▸ Information given:

┌──

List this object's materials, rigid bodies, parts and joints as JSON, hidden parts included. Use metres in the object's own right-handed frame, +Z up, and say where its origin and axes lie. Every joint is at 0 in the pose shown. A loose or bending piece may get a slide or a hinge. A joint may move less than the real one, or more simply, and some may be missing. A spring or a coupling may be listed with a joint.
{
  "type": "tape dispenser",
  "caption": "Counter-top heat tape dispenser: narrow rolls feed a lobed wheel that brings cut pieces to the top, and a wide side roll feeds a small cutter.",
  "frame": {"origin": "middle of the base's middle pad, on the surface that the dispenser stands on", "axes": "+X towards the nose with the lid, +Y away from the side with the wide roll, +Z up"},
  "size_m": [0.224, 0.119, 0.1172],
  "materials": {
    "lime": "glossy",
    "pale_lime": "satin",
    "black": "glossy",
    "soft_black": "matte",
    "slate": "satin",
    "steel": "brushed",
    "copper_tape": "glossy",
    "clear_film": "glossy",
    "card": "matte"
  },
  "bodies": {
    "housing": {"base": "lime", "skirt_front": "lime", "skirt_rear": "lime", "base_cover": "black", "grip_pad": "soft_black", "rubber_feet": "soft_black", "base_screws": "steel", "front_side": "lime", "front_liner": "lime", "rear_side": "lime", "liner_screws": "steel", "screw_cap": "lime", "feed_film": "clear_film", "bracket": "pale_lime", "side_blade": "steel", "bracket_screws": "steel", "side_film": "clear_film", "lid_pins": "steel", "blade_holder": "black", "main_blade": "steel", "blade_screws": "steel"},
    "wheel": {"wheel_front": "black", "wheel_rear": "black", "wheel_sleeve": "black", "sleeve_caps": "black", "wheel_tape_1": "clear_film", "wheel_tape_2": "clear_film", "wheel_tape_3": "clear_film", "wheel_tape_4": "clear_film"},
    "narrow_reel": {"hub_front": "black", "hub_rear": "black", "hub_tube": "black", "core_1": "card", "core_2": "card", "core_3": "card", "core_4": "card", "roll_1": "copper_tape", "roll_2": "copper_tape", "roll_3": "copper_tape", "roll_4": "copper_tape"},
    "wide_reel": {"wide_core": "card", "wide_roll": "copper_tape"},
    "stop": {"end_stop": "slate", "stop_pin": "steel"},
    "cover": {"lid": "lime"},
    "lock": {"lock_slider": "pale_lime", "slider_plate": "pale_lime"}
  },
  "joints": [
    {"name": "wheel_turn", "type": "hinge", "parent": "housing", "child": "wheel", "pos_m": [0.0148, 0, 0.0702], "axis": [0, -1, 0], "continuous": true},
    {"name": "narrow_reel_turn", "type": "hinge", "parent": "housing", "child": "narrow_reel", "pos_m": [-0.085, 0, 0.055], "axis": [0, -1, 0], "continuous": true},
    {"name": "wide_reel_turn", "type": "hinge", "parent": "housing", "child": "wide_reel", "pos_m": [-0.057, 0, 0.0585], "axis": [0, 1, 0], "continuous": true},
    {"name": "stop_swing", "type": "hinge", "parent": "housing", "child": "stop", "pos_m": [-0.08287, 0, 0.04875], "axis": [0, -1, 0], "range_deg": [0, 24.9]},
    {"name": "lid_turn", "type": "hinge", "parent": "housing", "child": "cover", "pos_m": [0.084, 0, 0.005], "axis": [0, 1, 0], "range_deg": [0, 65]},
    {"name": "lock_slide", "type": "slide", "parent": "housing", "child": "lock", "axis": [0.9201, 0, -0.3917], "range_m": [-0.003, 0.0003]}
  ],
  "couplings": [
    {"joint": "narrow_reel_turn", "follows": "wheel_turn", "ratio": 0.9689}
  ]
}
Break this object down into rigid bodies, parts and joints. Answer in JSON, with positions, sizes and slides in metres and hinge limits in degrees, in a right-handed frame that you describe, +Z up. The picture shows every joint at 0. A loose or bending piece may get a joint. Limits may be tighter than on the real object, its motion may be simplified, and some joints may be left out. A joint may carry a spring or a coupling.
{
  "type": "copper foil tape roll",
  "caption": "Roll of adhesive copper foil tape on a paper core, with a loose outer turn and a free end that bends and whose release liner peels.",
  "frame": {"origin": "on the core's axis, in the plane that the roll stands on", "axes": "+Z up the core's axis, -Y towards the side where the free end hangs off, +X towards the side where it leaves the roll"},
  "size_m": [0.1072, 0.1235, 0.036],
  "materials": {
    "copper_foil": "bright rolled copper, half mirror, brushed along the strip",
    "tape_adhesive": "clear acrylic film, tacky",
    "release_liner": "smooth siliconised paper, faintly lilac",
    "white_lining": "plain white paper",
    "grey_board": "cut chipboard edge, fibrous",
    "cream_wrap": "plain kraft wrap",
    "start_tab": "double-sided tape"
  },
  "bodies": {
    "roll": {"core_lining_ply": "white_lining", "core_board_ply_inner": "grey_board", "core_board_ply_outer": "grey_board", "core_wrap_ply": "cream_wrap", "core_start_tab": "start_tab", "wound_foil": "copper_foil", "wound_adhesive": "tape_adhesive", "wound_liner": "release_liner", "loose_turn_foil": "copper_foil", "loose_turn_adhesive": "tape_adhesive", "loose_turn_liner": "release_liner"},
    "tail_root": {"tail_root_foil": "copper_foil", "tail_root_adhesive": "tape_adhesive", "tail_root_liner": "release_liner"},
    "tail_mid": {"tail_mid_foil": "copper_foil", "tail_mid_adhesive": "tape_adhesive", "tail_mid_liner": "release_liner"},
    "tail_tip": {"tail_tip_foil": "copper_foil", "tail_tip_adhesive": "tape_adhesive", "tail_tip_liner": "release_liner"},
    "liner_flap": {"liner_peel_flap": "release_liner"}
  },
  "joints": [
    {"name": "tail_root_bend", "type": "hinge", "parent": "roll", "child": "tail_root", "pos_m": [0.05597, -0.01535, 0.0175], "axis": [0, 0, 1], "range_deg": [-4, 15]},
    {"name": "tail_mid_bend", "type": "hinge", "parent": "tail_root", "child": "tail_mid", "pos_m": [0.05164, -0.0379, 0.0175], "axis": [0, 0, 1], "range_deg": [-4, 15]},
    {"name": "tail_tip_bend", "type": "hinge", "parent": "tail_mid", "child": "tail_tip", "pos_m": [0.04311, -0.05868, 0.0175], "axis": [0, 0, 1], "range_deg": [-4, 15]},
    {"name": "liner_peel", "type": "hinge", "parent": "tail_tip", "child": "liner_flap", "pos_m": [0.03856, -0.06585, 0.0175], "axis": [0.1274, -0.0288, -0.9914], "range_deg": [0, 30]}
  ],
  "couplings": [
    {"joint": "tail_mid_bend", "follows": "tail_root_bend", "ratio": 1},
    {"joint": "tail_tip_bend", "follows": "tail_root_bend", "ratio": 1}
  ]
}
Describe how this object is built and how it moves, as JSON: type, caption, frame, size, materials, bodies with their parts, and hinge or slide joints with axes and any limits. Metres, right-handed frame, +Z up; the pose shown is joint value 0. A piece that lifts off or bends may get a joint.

└──

Pull out each record as written and restate it exactly.

List this object's materials, rigid bodies, parts and joints as JSON, hidden parts included. Use metres in the object's own right-handed frame, +Z up, and say where its origin and axes lie. Every joint is at 0 in the pose shown. A loose or bending piece may get a slide or a hinge. A joint may move less than the real one, or more simply, and some may be missing. A spring or a coupling may be listed with a joint.
{
  "type": "tape dispenser",
  "caption": "Counter-top heat tape dispenser: narrow rolls feed a lobed wheel that brings cut pieces to the top, and a wide side roll feeds a small cutter.",
  "frame": {"origin": "middle of the base's middle pad, on the surface that the dispenser stands on", "axes": "+X towards the nose with the lid, +Y away from the side with the wide roll, +Z up"},
  "size_m": [0.224, 0.119, 0.1172],
  "materials": {
    "lime": "glossy",
    "pale_lime": "satin",
    "black": "glossy",
    "soft_black": "matte",
    "slate": "satin",
    "steel": "brushed",
    "copper_tape": "glossy",
    "clear_film": "glossy",
    "card": "matte"
  },
  "bodies": {
    "housing": {"base": "lime", "skirt_front": "lime", "skirt_rear": "lime", "base_cover": "black", "grip_pad": "soft_black", "rubber_feet": "soft_black", "base_screws": "steel", "front_side": "lime", "front_liner": "lime", "rear_side": "lime", "liner_screws": "steel", "screw_cap": "lime", "feed_film": "clear_film", "bracket": "pale_lime", "side_blade": "steel", "bracket_screws": "steel", "side_film": "clear_film", "lid_pins": "steel", "blade_holder": "black", "main_blade": "steel", "blade_screws": "steel"},
    "wheel": {"wheel_front": "black", "wheel_rear": "black", "wheel_sleeve": "black", "sleeve_caps": "black", "wheel_tape_1": "clear_film", "wheel_tape_2": "clear_film", "wheel_tape_3": "clear_film", "wheel_tape_4": "clear_film"},
    "narrow_reel": {"hub_front": "black", "hub_rear": "black", "hub_tube": "black", "core_1": "card", "core_2": "card", "core_3": "card", "core_4": "card", "roll_1": "copper_tape", "roll_2": "copper_tape", "roll_3": "copper_tape", "roll_4": "copper_tape"},
    "wide_reel": {"wide_core": "card", "wide_roll": "copper_tape"},
    "stop": {"end_stop": "slate", "stop_pin": "steel"},
    "cover": {"lid": "lime"},
    "lock": {"lock_slider": "pale_lime", "slider_plate": "pale_lime"}
  },
  "joints": [
    {"name": "wheel_turn", "type": "hinge", "parent": "housing", "child": "wheel", "pos_m": [0.0148, 0, 0.0702], "axis": [0, -1, 0], "continuous": true},
    {"name": "narrow_reel_turn", "type": "hinge", "parent": "housing", "child": "narrow_reel", "pos_m": [-0.085, 0, 0.055], "axis": [0, -1, 0], "continuous": true},
    {"name": "wide_reel_turn", "type": "hinge", "parent": "housing", "child": "wide_reel", "pos_m": [-0.057, 0, 0.0585], "axis": [0, 1, 0], "continuous": true},
    {"name": "stop_swing", "type": "hinge", "parent": "housing", "child": "stop", "pos_m": [-0.08287, 0, 0.04875], "axis": [0, -1, 0], "range_deg": [0, 24.9]},
    {"name": "lid_turn", "type": "hinge", "parent": "housing", "child": "cover", "pos_m": [0.084, 0, 0.005], "axis": [0, 1, 0], "range_deg": [0, 65]},
    {"name": "lock_slide", "type": "slide", "parent": "housing", "child": "lock", "axis": [0.9201, 0, -0.3917], "range_m": [-0.003, 0.0003]}
  ],
  "couplings": [
    {"joint": "narrow_reel_turn", "follows": "wheel_turn", "ratio": 0.9689}
  ]
}
Break this object down into rigid bodies, parts and joints. Answer in JSON, with positions, sizes and slides in metres and hinge limits in degrees, in a right-handed frame that you describe, +Z up. The picture shows every joint at 0. A loose or bending piece may get a joint. Limits may be tighter than on the real object, its motion may be simplified, and some joints may be left out. A joint may carry a spring or a coupling.
{
  "type": "copper foil tape roll",
  "caption": "Roll of adhesive copper foil tape on a paper core, with a loose outer turn and a free end that bends and whose release liner peels.",
  "frame": {"origin": "on the core's axis, in the plane that the roll stands on", "axes": "+Z up the core's axis, -Y towards the side where the free end hangs off, +X towards the side where it leaves the roll"},
  "size_m": [0.1072, 0.1235, 0.036],
  "materials": {
    "copper_foil": "bright rolled copper, half mirror, brushed along the strip",
    "tape_adhesive": "clear acrylic film, tacky",
    "release_liner": "smooth siliconised paper, faintly lilac",
    "white_lining": "plain white paper",
    "grey_board": "cut chipboard edge, fibrous",
    "cream_wrap": "plain kraft wrap",
    "start_tab": "double-sided tape"
  },
  "bodies": {
    "roll": {"core_lining_ply": "white_lining", "core_board_ply_inner": "grey_board", "core_board_ply_outer": "grey_board", "core_wrap_ply": "cream_wrap", "core_start_tab": "start_tab", "wound_foil": "copper_foil", "wound_adhesive": "tape_adhesive", "wound_liner": "release_liner", "loose_turn_foil": "copper_foil", "loose_turn_adhesive": "tape_adhesive", "loose_turn_liner": "release_liner"},
    "tail_root": {"tail_root_foil": "copper_foil", "tail_root_adhesive": "tape_adhesive", "tail_root_liner": "release_liner"},
    "tail_mid": {"tail_mid_foil": "copper_foil", "tail_mid_adhesive": "tape_adhesive", "tail_mid_liner": "release_liner"},
    "tail_tip": {"tail_tip_foil": "copper_foil", "tail_tip_adhesive": "tape_adhesive", "tail_tip_liner": "release_liner"},
    "liner_flap": {"liner_peel_flap": "release_liner"}
  },
  "joints": [
    {"name": "tail_root_bend", "type": "hinge", "parent": "roll", "child": "tail_root", "pos_m": [0.05597, -0.01535, 0.0175], "axis": [0, 0, 1], "range_deg": [-4, 15]},
    {"name": "tail_mid_bend", "type": "hinge", "parent": "tail_root", "child": "tail_mid", "pos_m": [0.05164, -0.0379, 0.0175], "axis": [0, 0, 1], "range_deg": [-4, 15]},
    {"name": "tail_tip_bend", "type": "hinge", "parent": "tail_mid", "child": "tail_tip", "pos_m": [0.04311, -0.05868, 0.0175], "axis": [0, 0, 1], "range_deg": [-4, 15]},
    {"name": "liner_peel", "type": "hinge", "parent": "tail_tip", "child": "liner_flap", "pos_m": [0.03856, -0.06585, 0.0175], "axis": [0.1274, -0.0288, -0.9914], "range_deg": [0, 30]}
  ],
  "couplings": [
    {"joint": "tail_mid_bend", "follows": "tail_root_bend", "ratio": 1},
    {"joint": "tail_tip_bend", "follows": "tail_root_bend", "ratio": 1}
  ]
}
Describe how this object is built and how it moves, as JSON: type, caption, frame, size, materials, bodies with their parts, and hinge or slide joints with axes and any limits. Metres, right-handed frame, +Z up; the pose shown is joint value 0. A piece that lifts off or bends may get a joint.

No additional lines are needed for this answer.